>> BEGIN The records

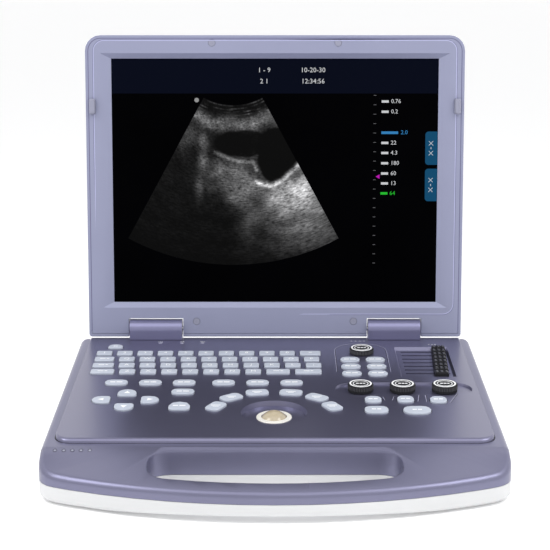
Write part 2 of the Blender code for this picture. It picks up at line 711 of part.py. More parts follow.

>> END The records
>> BEGIN The records

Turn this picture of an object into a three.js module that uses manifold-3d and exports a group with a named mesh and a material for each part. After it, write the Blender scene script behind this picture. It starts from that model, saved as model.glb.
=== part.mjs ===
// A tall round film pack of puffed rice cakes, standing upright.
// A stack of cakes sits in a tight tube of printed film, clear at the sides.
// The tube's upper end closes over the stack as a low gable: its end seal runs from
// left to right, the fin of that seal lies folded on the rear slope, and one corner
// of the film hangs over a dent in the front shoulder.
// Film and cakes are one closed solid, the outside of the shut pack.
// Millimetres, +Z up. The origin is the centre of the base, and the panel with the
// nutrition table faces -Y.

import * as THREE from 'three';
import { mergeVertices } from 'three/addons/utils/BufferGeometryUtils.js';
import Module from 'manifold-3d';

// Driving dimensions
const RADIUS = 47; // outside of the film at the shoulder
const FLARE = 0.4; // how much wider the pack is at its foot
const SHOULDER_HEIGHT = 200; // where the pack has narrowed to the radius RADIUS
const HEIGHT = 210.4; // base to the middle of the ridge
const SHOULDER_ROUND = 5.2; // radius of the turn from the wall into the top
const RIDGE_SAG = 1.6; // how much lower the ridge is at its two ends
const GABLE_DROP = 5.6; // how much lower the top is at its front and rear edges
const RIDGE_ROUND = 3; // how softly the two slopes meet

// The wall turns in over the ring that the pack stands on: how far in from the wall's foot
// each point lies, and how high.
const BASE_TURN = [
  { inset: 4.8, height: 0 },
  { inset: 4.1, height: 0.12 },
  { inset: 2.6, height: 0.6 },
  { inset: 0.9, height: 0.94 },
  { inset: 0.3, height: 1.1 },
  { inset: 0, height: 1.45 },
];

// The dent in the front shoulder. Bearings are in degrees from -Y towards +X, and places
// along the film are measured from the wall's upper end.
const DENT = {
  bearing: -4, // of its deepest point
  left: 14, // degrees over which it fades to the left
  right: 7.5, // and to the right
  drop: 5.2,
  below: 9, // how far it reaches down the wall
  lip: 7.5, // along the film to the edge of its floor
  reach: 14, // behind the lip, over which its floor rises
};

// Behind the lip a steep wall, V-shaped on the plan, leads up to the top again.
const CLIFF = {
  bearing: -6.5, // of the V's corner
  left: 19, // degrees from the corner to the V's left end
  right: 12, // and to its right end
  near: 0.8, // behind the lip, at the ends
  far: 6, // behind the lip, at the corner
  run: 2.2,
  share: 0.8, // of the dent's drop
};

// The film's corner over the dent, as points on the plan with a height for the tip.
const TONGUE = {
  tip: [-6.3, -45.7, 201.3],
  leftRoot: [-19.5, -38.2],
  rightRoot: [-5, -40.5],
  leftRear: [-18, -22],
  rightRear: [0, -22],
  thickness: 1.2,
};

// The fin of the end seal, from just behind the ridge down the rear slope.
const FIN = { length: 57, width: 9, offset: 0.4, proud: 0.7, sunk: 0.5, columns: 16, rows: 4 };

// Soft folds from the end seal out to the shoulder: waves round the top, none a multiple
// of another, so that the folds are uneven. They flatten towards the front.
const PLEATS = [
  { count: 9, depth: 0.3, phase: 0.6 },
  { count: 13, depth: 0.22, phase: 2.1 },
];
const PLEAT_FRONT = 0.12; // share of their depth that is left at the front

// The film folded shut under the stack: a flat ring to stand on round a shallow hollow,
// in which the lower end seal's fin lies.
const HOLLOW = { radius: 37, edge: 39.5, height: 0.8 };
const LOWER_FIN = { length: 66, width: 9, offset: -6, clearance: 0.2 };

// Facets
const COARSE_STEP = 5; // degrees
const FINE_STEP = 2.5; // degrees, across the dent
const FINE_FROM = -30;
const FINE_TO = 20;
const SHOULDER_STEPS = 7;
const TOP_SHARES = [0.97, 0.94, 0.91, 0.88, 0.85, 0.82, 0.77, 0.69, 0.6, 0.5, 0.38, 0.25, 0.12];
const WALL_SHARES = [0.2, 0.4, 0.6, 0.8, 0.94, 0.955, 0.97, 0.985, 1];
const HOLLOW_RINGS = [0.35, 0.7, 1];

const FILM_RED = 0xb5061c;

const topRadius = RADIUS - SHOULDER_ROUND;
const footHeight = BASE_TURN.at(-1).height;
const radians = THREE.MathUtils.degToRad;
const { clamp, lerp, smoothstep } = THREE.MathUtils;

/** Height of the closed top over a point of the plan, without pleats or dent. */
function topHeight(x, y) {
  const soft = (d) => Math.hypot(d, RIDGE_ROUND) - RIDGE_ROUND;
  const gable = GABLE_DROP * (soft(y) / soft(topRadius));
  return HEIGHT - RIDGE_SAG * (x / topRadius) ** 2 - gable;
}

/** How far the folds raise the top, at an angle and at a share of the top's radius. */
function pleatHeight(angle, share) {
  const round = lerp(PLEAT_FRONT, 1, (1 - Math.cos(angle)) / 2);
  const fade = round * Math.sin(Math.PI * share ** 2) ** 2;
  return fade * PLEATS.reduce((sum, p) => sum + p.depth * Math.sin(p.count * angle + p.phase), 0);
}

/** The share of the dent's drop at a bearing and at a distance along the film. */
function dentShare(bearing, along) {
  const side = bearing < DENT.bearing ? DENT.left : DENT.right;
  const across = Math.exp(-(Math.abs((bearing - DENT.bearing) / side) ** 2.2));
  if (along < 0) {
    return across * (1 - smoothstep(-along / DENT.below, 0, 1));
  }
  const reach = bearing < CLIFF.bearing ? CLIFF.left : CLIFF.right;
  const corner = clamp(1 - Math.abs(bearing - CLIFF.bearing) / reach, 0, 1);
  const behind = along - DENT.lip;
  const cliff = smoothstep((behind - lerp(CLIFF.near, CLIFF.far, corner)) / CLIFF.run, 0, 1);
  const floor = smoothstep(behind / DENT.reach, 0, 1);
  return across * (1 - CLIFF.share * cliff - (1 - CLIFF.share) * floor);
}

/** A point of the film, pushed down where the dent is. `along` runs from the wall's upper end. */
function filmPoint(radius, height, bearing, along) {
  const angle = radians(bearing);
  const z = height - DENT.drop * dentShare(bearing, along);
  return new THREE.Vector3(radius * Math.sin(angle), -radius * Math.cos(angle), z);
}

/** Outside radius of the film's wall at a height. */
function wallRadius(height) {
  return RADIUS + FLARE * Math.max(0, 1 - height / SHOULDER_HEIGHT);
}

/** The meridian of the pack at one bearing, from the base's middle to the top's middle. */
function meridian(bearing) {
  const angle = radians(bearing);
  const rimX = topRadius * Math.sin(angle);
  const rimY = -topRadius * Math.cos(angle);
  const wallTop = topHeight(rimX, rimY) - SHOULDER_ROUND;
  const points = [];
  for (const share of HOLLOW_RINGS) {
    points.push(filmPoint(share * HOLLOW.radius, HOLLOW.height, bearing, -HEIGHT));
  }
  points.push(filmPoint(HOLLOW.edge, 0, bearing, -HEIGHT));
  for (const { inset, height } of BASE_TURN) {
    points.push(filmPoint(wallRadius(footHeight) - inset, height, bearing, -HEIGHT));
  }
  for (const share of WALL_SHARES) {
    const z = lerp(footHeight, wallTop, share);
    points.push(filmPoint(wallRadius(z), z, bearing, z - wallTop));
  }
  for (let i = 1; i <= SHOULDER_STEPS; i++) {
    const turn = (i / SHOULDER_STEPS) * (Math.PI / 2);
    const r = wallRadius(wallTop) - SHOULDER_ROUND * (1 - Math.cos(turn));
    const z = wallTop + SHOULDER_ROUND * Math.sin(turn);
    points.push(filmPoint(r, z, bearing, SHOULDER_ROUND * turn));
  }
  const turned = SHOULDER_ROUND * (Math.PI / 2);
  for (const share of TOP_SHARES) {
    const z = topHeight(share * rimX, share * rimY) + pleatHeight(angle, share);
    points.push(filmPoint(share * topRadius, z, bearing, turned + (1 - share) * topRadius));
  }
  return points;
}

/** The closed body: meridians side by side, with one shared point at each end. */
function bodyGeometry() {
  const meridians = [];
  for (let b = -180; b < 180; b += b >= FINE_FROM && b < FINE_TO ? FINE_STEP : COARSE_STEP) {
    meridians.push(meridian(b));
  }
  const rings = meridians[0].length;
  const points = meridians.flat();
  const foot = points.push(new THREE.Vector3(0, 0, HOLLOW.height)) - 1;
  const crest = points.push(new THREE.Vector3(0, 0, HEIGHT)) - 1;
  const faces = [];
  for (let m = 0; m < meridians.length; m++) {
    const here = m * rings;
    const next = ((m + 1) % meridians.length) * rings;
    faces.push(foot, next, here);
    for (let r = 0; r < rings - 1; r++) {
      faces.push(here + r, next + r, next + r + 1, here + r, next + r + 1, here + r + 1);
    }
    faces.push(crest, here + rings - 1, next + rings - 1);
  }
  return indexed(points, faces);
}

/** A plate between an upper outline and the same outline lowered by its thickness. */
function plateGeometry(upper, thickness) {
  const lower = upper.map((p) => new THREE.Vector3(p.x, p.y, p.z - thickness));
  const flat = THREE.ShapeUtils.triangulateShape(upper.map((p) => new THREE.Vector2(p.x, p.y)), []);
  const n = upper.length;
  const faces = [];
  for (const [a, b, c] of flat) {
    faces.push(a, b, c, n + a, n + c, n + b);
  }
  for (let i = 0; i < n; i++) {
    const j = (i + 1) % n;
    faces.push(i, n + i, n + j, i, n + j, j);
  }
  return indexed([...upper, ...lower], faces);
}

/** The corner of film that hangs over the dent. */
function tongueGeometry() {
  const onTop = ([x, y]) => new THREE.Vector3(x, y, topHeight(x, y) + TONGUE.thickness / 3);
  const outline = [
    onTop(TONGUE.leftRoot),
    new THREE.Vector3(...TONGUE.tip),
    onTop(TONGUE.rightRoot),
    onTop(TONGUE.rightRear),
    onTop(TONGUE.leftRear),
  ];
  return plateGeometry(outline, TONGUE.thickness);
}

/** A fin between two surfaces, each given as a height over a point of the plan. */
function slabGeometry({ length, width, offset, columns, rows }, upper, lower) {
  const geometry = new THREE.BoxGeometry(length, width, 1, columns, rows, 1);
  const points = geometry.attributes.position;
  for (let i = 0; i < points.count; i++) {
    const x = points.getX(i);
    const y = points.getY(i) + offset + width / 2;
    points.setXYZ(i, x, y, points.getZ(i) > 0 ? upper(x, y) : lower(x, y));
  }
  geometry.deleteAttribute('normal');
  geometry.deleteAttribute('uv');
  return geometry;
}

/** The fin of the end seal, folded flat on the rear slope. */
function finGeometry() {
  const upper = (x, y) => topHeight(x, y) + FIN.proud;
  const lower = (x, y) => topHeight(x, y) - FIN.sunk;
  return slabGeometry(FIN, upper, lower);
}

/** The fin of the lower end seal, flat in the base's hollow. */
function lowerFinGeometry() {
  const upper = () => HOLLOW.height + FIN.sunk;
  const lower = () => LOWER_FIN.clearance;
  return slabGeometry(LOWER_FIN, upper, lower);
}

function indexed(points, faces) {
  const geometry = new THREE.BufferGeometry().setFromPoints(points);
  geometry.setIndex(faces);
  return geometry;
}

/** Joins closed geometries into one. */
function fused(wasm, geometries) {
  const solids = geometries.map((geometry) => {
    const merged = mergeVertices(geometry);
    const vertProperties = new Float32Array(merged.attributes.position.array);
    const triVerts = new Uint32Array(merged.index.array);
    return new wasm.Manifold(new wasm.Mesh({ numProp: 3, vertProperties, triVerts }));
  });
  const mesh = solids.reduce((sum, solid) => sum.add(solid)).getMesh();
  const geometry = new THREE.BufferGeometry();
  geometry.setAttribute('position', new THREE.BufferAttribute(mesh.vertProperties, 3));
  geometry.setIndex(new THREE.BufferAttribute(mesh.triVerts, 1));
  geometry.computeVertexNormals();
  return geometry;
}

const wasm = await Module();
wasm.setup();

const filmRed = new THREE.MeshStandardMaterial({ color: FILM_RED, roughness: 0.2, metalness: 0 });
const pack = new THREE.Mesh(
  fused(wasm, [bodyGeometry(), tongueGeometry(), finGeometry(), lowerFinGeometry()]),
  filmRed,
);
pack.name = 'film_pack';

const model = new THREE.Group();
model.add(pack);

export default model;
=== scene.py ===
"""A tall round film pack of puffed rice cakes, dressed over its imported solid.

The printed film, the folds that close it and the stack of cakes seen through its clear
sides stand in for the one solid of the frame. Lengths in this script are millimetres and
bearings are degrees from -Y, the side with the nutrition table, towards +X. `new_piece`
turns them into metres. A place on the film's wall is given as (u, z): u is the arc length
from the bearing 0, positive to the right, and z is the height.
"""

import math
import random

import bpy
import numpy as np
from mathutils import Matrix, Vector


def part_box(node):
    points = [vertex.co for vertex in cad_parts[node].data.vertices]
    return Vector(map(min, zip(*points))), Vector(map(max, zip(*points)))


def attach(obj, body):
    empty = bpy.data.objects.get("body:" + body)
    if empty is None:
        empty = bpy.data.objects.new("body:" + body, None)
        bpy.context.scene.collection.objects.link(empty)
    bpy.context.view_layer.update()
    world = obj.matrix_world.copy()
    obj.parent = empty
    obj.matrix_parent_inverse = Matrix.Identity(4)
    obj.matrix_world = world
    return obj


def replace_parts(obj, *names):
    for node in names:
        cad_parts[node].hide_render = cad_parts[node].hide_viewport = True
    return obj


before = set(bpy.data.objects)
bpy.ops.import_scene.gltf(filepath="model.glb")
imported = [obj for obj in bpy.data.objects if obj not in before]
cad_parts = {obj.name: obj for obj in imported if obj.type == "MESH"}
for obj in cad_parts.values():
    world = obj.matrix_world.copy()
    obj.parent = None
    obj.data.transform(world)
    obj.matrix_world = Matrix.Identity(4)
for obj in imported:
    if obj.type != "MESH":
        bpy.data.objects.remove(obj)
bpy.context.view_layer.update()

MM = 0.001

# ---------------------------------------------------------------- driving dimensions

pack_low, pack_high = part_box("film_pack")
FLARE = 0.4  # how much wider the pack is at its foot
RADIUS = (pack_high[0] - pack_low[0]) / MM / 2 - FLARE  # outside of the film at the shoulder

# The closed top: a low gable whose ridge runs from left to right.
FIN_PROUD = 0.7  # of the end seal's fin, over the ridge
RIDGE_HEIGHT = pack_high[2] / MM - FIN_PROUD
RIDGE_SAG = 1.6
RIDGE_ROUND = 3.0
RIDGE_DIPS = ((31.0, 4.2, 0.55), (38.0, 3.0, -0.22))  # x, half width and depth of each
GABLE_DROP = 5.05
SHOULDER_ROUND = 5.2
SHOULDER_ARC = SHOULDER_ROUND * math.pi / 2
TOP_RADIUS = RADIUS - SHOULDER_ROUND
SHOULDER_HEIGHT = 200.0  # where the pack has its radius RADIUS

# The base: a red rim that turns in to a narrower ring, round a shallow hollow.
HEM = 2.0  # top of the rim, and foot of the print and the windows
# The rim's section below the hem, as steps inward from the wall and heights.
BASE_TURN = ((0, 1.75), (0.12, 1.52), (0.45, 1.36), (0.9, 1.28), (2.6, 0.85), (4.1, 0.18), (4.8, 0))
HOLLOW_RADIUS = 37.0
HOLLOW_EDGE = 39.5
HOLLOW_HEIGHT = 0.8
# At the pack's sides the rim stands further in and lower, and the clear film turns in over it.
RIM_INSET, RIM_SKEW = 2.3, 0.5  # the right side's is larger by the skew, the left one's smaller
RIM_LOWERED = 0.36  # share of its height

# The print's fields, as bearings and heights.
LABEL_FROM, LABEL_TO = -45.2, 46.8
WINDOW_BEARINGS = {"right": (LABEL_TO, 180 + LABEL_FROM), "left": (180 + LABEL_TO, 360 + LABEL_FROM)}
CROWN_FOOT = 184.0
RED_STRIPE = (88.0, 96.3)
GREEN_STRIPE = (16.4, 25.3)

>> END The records
>> BEGIN The records

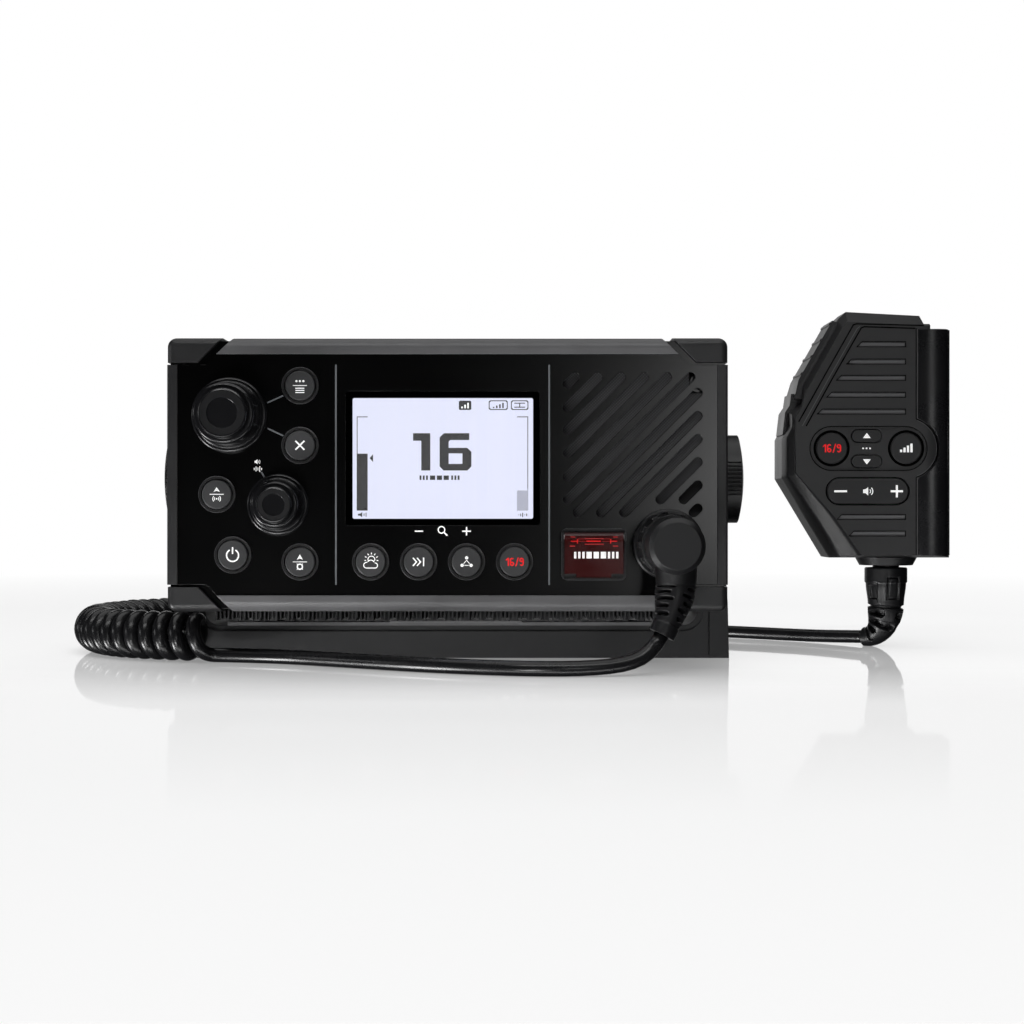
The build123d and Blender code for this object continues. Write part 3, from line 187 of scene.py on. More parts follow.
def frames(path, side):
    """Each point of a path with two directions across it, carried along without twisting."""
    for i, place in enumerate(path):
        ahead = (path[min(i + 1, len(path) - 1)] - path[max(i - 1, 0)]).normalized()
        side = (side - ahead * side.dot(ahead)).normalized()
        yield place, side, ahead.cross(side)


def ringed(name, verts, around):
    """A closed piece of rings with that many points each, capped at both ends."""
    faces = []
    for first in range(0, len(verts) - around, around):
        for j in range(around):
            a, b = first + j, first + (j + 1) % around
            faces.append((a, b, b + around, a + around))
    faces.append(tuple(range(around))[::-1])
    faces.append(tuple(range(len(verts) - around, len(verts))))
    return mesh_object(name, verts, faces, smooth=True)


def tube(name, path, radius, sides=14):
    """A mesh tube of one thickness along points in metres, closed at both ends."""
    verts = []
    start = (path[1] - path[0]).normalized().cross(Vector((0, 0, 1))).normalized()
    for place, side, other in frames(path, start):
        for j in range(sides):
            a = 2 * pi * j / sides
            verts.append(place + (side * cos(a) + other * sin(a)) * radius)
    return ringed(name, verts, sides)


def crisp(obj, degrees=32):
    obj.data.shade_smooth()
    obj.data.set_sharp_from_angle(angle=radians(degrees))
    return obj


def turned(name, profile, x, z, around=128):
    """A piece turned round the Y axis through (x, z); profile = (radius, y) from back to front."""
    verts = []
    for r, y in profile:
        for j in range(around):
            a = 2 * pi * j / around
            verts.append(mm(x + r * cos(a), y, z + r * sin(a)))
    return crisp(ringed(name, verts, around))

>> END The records

* _Exercise_:
Filter the entries down to the lines with the word "objects" in them.

* _Task solution_:
    empty = bpy.data.objects.get("body:" + body)
        empty = bpy.data.objects.new("body:" + body, None)
        bpy.context.scene.collection.objects.link(empty)
before = set(bpy.data.objects)
imported = [obj for obj in bpy.data.objects if obj not in before]
        bpy.data.objects.remove(obj)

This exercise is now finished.